• **Provided data**

┏━━

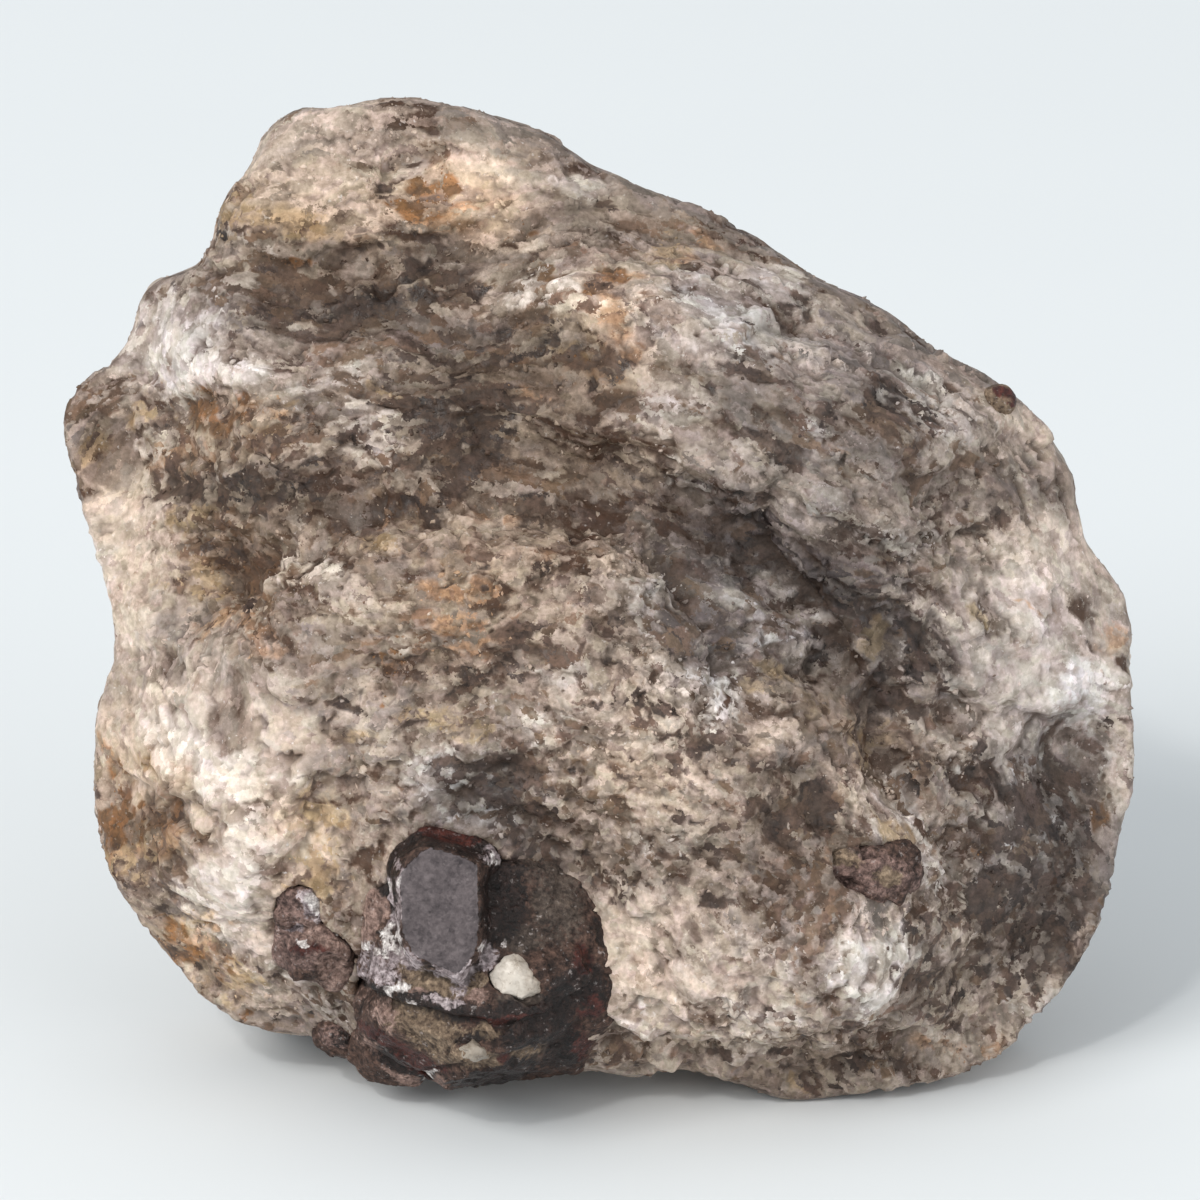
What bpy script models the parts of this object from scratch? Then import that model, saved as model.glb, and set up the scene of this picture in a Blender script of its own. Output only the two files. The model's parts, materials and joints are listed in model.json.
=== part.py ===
"""A hand specimen of garnet in its matrix: a broken lump of pale gneiss with dark red garnets and two
grains of quartz in it. Each crystal is a solid of its own, set in a socket with a small gap all round.

The lump is drawn in a frame of its own, in millimetres: u across the face, v up the face and w out of
the face. It is then leaned back onto its foot. The finished model is in metres, +Z up, and its origin is
the middle of the bottom of its bounding box.
"""

import math
import random

import bmesh
import bpy
import numpy as np
from mathutils import Euler, Matrix, Vector, noise
from mathutils.bvhtree import BVHTree

MM = 0.001

# Driving dimensions, in millimetres and degrees.
LEAN = 20.0  # how far the face leans back from upright
FACE_BULGE = 16.0  # how far the face stands in front of the outline
BACK_DEPTH = 27.0  # how far the back stands behind it
FACE_POWER = 2.6  # 2 is an ellipsoid, more is boxier
BACK_POWER = 3.0
FOOT_DROP = 35.2  # from the outline's centre down to the surface that the lump rests on
FLOOR_GAP = 0.3  # the crystals' clearance above that surface
SOCKET_GAP = 0.3  # the gap round each crystal
RIM_BAND = 0.30  # how far the outline's teeth reach onto the face and the back
FACE_ROUGHNESS = 1.0
BACK_ROUGHNESS = 1.1
GRAIN_RUN = -18.0  # the turn of the rock's banding across the face
GRAIN_STRETCH = 1.8
SKIN_VOXEL = 0.7
SKIN_KEEP = 0.074  # the share of the skin's triangles that the solid keeps
SPHERE_STEPS = 6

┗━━

• **What the exercise asks**
Write out the material exactly as given.

• **Solved problem**
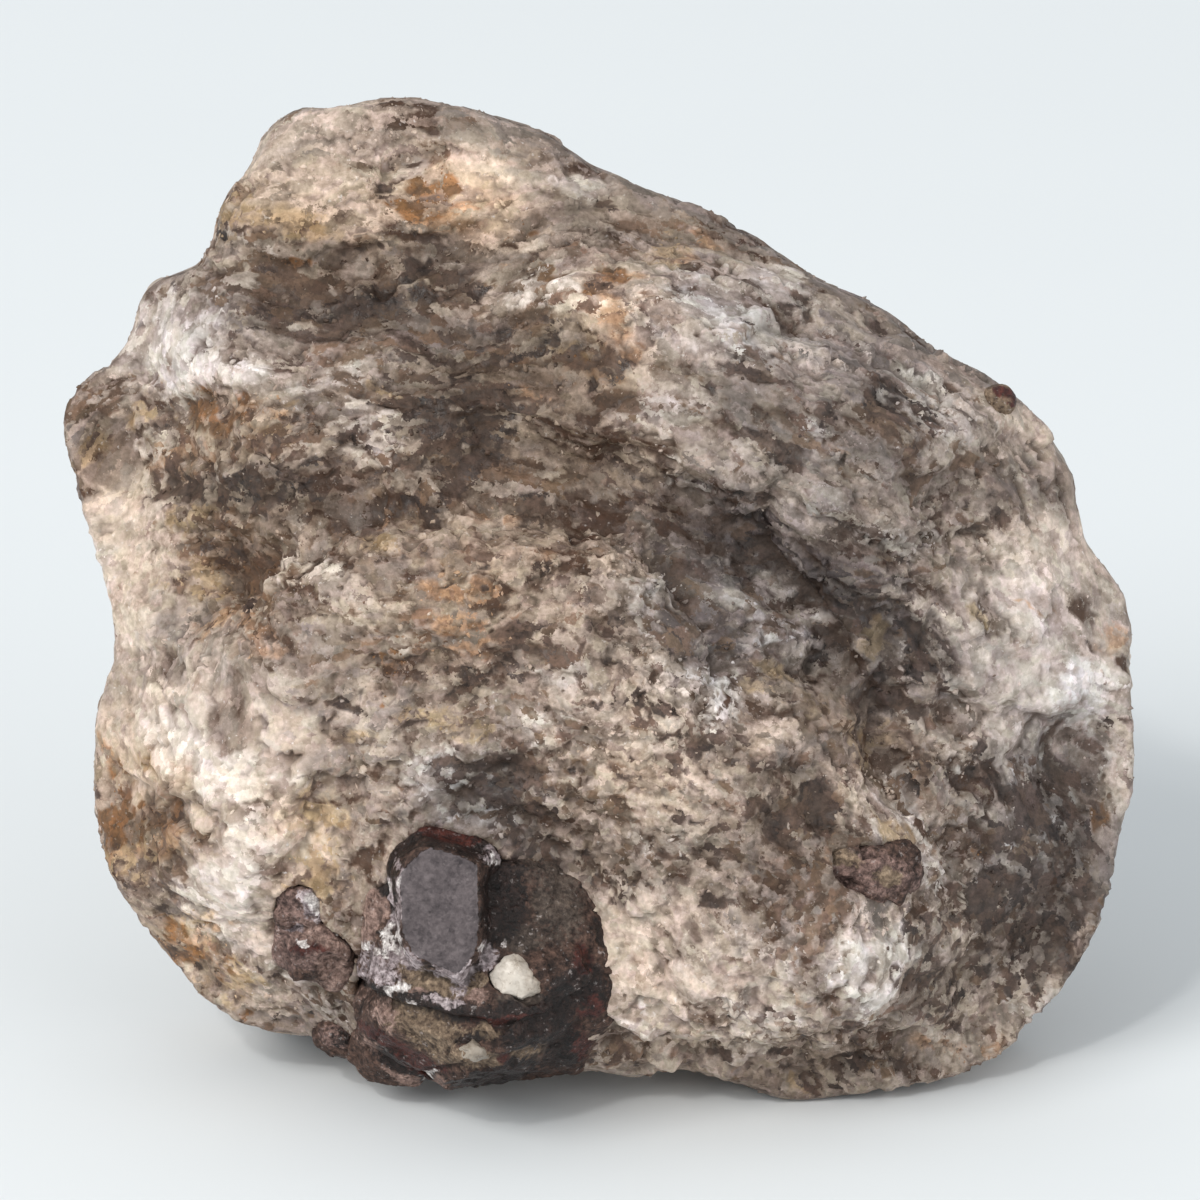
What bpy script models the parts of this object from scratch? Then import that model, saved as model.glb, and set up the scene of this picture in a Blender script of its own. Output only the two files. The model's parts, materials and joints are listed in model.json.
=== part.py ===
"""A hand specimen of garnet in its matrix: a broken lump of pale gneiss with dark red garnets and two
grains of quartz in it. Each crystal is a solid of its own, set in a socket with a small gap all round.

The lump is drawn in a frame of its own, in millimetres: u across the face, v up the face and w out of
the face. It is then leaned back onto its foot. The finished model is in metres, +Z up, and its origin is
the middle of the bottom of its bounding box.
"""

import math
import random

import bmesh
import bpy
import numpy as np
from mathutils import Euler, Matrix, Vector, noise
from mathutils.bvhtree import BVHTree

MM = 0.001

# Driving dimensions, in millimetres and degrees.
LEAN = 20.0  # how far the face leans back from upright
FACE_BULGE = 16.0  # how far the face stands in front of the outline
BACK_DEPTH = 27.0  # how far the back stands behind it
FACE_POWER = 2.6  # 2 is an ellipsoid, more is boxier
BACK_POWER = 3.0
FOOT_DROP = 35.2  # from the outline's centre down to the surface that the lump rests on
FLOOR_GAP = 0.3  # the crystals' clearance above that surface
SOCKET_GAP = 0.3  # the gap round each crystal
RIM_BAND = 0.30  # how far the outline's teeth reach onto the face and the back
FACE_ROUGHNESS = 1.0
BACK_ROUGHNESS = 1.1
GRAIN_RUN = -18.0  # the turn of the rock's banding across the face
GRAIN_STRETCH = 1.8
SKIN_VOXEL = 0.7
SKIN_KEEP = 0.074  # the share of the skin's triangles that the solid keeps
SPHERE_STEPS = 6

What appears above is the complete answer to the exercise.